**EXERCISE BRIEF**. Each entry needs to be restated exactly as written.
........
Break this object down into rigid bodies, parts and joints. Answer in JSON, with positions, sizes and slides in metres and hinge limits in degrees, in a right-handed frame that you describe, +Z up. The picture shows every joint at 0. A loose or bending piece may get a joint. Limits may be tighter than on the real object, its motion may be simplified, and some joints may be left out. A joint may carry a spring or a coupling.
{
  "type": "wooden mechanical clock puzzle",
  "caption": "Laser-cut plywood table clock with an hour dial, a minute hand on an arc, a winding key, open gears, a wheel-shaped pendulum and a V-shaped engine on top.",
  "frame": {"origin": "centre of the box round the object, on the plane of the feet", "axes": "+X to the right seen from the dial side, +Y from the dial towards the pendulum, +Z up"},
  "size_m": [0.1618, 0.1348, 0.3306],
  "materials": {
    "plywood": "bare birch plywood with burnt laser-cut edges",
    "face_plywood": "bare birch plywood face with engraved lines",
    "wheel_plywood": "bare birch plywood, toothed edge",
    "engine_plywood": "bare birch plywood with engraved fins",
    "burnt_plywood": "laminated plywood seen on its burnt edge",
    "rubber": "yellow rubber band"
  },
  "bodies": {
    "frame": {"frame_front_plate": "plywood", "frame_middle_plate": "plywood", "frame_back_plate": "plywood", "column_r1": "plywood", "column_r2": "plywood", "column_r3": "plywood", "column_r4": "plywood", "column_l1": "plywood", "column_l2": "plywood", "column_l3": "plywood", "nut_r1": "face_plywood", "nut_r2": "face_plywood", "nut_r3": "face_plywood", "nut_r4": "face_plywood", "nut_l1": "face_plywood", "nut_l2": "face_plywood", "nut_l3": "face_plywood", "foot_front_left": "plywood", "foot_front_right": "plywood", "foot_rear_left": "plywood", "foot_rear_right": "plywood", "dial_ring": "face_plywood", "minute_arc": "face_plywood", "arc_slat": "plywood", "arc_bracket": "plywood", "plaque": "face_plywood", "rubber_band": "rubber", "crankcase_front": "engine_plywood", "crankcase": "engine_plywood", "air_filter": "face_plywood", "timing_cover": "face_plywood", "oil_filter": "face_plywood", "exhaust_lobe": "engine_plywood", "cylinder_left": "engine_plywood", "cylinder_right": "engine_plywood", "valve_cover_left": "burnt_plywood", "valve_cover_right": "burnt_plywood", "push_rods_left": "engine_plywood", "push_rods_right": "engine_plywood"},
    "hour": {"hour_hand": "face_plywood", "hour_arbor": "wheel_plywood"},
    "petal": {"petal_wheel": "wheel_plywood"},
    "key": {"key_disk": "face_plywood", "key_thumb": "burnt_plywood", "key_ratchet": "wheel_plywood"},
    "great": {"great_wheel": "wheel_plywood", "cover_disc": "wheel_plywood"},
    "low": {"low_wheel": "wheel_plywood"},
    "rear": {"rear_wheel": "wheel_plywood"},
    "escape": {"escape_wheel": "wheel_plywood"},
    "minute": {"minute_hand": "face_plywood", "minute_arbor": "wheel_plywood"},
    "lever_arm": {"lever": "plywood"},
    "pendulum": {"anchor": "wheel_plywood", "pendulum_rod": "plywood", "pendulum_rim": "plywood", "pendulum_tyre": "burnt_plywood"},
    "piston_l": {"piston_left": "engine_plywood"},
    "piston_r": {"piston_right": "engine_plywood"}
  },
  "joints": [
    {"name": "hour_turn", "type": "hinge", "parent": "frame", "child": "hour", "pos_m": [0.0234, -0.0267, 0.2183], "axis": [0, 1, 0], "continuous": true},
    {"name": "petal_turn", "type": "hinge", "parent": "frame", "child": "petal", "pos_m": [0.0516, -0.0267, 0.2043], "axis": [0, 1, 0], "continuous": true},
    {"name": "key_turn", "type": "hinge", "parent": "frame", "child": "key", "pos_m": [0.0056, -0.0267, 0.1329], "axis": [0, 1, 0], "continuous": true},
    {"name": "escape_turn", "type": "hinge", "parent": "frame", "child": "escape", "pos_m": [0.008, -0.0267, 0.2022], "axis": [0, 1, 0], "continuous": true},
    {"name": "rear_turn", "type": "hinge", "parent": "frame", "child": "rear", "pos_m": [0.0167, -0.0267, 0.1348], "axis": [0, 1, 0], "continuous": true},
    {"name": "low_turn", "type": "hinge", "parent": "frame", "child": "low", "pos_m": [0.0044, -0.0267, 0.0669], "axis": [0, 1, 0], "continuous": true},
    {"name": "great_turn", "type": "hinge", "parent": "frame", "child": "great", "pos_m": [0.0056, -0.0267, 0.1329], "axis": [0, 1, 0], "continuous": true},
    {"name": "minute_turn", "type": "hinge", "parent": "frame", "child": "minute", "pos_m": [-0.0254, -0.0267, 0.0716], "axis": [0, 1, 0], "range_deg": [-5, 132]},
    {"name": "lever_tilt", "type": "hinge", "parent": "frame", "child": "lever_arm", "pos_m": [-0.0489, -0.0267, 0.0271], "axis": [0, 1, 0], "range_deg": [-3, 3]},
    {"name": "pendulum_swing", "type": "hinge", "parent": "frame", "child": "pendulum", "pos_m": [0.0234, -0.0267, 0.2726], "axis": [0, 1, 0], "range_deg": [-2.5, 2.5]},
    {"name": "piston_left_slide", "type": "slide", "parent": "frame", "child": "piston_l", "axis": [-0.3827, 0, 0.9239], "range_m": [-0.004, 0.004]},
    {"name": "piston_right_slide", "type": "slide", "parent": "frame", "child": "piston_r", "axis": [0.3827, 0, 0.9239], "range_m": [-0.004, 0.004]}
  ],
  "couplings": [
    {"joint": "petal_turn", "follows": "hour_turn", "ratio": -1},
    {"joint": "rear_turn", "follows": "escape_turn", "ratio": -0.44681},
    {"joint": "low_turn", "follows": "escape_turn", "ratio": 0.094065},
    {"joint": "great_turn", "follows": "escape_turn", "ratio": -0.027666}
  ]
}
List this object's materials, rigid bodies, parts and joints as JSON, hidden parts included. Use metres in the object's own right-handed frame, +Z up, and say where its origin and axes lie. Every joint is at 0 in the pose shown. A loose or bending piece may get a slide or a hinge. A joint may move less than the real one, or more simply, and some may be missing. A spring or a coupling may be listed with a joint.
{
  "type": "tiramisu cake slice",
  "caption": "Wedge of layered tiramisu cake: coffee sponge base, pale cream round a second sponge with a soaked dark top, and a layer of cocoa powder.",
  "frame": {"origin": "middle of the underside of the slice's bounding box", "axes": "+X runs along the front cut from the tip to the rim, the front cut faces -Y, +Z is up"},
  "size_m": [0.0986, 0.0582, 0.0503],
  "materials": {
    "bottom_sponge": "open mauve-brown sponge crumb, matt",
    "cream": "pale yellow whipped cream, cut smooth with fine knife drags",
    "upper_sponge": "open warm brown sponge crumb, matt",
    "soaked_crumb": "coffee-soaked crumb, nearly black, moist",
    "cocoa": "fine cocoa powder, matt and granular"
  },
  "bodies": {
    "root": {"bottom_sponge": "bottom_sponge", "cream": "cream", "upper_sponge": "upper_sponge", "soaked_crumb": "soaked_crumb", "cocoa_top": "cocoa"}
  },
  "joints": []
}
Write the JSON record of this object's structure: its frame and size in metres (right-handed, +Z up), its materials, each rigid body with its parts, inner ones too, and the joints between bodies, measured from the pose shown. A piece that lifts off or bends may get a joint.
........
**FINISHED TASK**.
Break this object down into rigid bodies, parts and joints. Answer in JSON, with positions, sizes and slides in metres and hinge limits in degrees, in a right-handed frame that you describe, +Z up. The picture shows every joint at 0. A loose or bending piece may get a joint. Limits may be tighter than on the real object, its motion may be simplified, and some joints may be left out. A joint may carry a spring or a coupling.
{
  "type": "wooden mechanical clock puzzle",
  "caption": "Laser-cut plywood table clock with an hour dial, a minute hand on an arc, a winding key, open gears, a wheel-shaped pendulum and a V-shaped engine on top.",
  "frame": {"origin": "centre of the box round the object, on the plane of the feet", "axes": "+X to the right seen from the dial side, +Y from the dial towards the pendulum, +Z up"},
  "size_m": [0.1618, 0.1348, 0.3306],
  "materials": {
    "plywood": "bare birch plywood with burnt laser-cut edges",
    "face_plywood": "bare birch plywood face with engraved lines",
    "wheel_plywood": "bare birch plywood, toothed edge",
    "engine_plywood": "bare birch plywood with engraved fins",
    "burnt_plywood": "laminated plywood seen on its burnt edge",
    "rubber": "yellow rubber band"
  },
  "bodies": {
    "frame": {"frame_front_plate": "plywood", "frame_middle_plate": "plywood", "frame_back_plate": "plywood", "column_r1": "plywood", "column_r2": "plywood", "column_r3": "plywood", "column_r4": "plywood", "column_l1": "plywood", "column_l2": "plywood", "column_l3": "plywood", "nut_r1": "face_plywood", "nut_r2": "face_plywood", "nut_r3": "face_plywood", "nut_r4": "face_plywood", "nut_l1": "face_plywood", "nut_l2": "face_plywood", "nut_l3": "face_plywood", "foot_front_left": "plywood", "foot_front_right": "plywood", "foot_rear_left": "plywood", "foot_rear_right": "plywood", "dial_ring": "face_plywood", "minute_arc": "face_plywood", "arc_slat": "plywood", "arc_bracket": "plywood", "plaque": "face_plywood", "rubber_band": "rubber", "crankcase_front": "engine_plywood", "crankcase": "engine_plywood", "air_filter": "face_plywood", "timing_cover": "face_plywood", "oil_filter": "face_plywood", "exhaust_lobe": "engine_plywood", "cylinder_left": "engine_plywood", "cylinder_right": "engine_plywood", "valve_cover_left": "burnt_plywood", "valve_cover_right": "burnt_plywood", "push_rods_left": "engine_plywood", "push_rods_right": "engine_plywood"},
    "hour": {"hour_hand": "face_plywood", "hour_arbor": "wheel_plywood"},
    "petal": {"petal_wheel": "wheel_plywood"},
    "key": {"key_disk": "face_plywood", "key_thumb": "burnt_plywood", "key_ratchet": "wheel_plywood"},
    "great": {"great_wheel": "wheel_plywood", "cover_disc": "wheel_plywood"},
    "low": {"low_wheel": "wheel_plywood"},
    "rear": {"rear_wheel": "wheel_plywood"},
    "escape": {"escape_wheel": "wheel_plywood"},
    "minute": {"minute_hand": "face_plywood", "minute_arbor": "wheel_plywood"},
    "lever_arm": {"lever": "plywood"},
    "pendulum": {"anchor": "wheel_plywood", "pendulum_rod": "plywood", "pendulum_rim": "plywood", "pendulum_tyre": "burnt_plywood"},
    "piston_l": {"piston_left": "engine_plywood"},
    "piston_r": {"piston_right": "engine_plywood"}
  },
  "joints": [
    {"name": "hour_turn", "type": "hinge", "parent": "frame", "child": "hour", "pos_m": [0.0234, -0.0267, 0.2183], "axis": [0, 1, 0], "continuous": true},
    {"name": "petal_turn", "type": "hinge", "parent": "frame", "child": "petal", "pos_m": [0.0516, -0.0267, 0.2043], "axis": [0, 1, 0], "continuous": true},
    {"name": "key_turn", "type": "hinge", "parent": "frame", "child": "key", "pos_m": [0.0056, -0.0267, 0.1329], "axis": [0, 1, 0], "continuous": true},
    {"name": "escape_turn", "type": "hinge", "parent": "frame", "child": "escape", "pos_m": [0.008, -0.0267, 0.2022], "axis": [0, 1, 0], "continuous": true},
    {"name": "rear_turn", "type": "hinge", "parent": "frame", "child": "rear", "pos_m": [0.0167, -0.0267, 0.1348], "axis": [0, 1, 0], "continuous": true},
    {"name": "low_turn", "type": "hinge", "parent": "frame", "child": "low", "pos_m": [0.0044, -0.0267, 0.0669], "axis": [0, 1, 0], "continuous": true},
    {"name": "great_turn", "type": "hinge", "parent": "frame", "child": "great", "pos_m": [0.0056, -0.0267, 0.1329], "axis": [0, 1, 0], "continuous": true},
    {"name": "minute_turn", "type": "hinge", "parent": "frame", "child": "minute", "pos_m": [-0.0254, -0.0267, 0.0716], "axis": [0, 1, 0], "range_deg": [-5, 132]},
    {"name": "lever_tilt", "type": "hinge", "parent": "frame", "child": "lever_arm", "pos_m": [-0.0489, -0.0267, 0.0271], "axis": [0, 1, 0], "range_deg": [-3, 3]},
    {"name": "pendulum_swing", "type": "hinge", "parent": "frame", "child": "pendulum", "pos_m": [0.0234, -0.0267, 0.2726], "axis": [0, 1, 0], "range_deg": [-2.5, 2.5]},
    {"name": "piston_left_slide", "type": "slide", "parent": "frame", "child": "piston_l", "axis": [-0.3827, 0, 0.9239], "range_m": [-0.004, 0.004]},
    {"name": "piston_right_slide", "type": "slide", "parent": "frame", "child": "piston_r", "axis": [0.3827, 0, 0.9239], "range_m": [-0.004, 0.004]}
  ],
  "couplings": [
    {"joint": "petal_turn", "follows": "hour_turn", "ratio": -1},
    {"joint": "rear_turn", "follows": "escape_turn", "ratio": -0.44681},
    {"joint": "low_turn", "follows": "escape_turn", "ratio": 0.094065},
    {"joint": "great_turn", "follows": "escape_turn", "ratio": -0.027666}
  ]
}
List this object's materials, rigid bodies, parts and joints as JSON, hidden parts included. Use metres in the object's own right-handed frame, +Z up, and say where its origin and axes lie. Every joint is at 0 in the pose shown. A loose or bending piece may get a slide or a hinge. A joint may move less than the real one, or more simply, and some may be missing. A spring or a coupling may be listed with a joint.
{
  "type": "tiramisu cake slice",
  "caption": "Wedge of layered tiramisu cake: coffee sponge base, pale cream round a second sponge with a soaked dark top, and a layer of cocoa powder.",
  "frame": {"origin": "middle of the underside of the slice's bounding box", "axes": "+X runs along the front cut from the tip to the rim, the front cut faces -Y, +Z is up"},
  "size_m": [0.0986, 0.0582, 0.0503],
  "materials": {
    "bottom_sponge": "open mauve-brown sponge crumb, matt",
    "cream": "pale yellow whipped cream, cut smooth with fine knife drags",
    "upper_sponge": "open warm brown sponge crumb, matt",
    "soaked_crumb": "coffee-soaked crumb, nearly black, moist",
    "cocoa": "fine cocoa powder, matt and granular"
  },
  "bodies": {
    "root": {"bottom_sponge": "bottom_sponge", "cream": "cream", "upper_sponge": "upper_sponge", "soaked_crumb": "soaked_crumb", "cocoa_top": "cocoa"}
  },
  "joints": []
}
Write the JSON record of this object's structure: its frame and size in metres (right-handed, +Z up), its materials, each rigid body with its parts, inner ones too, and the joints between bodies, measured from the pose shown. A piece that lifts off or bends may get a joint.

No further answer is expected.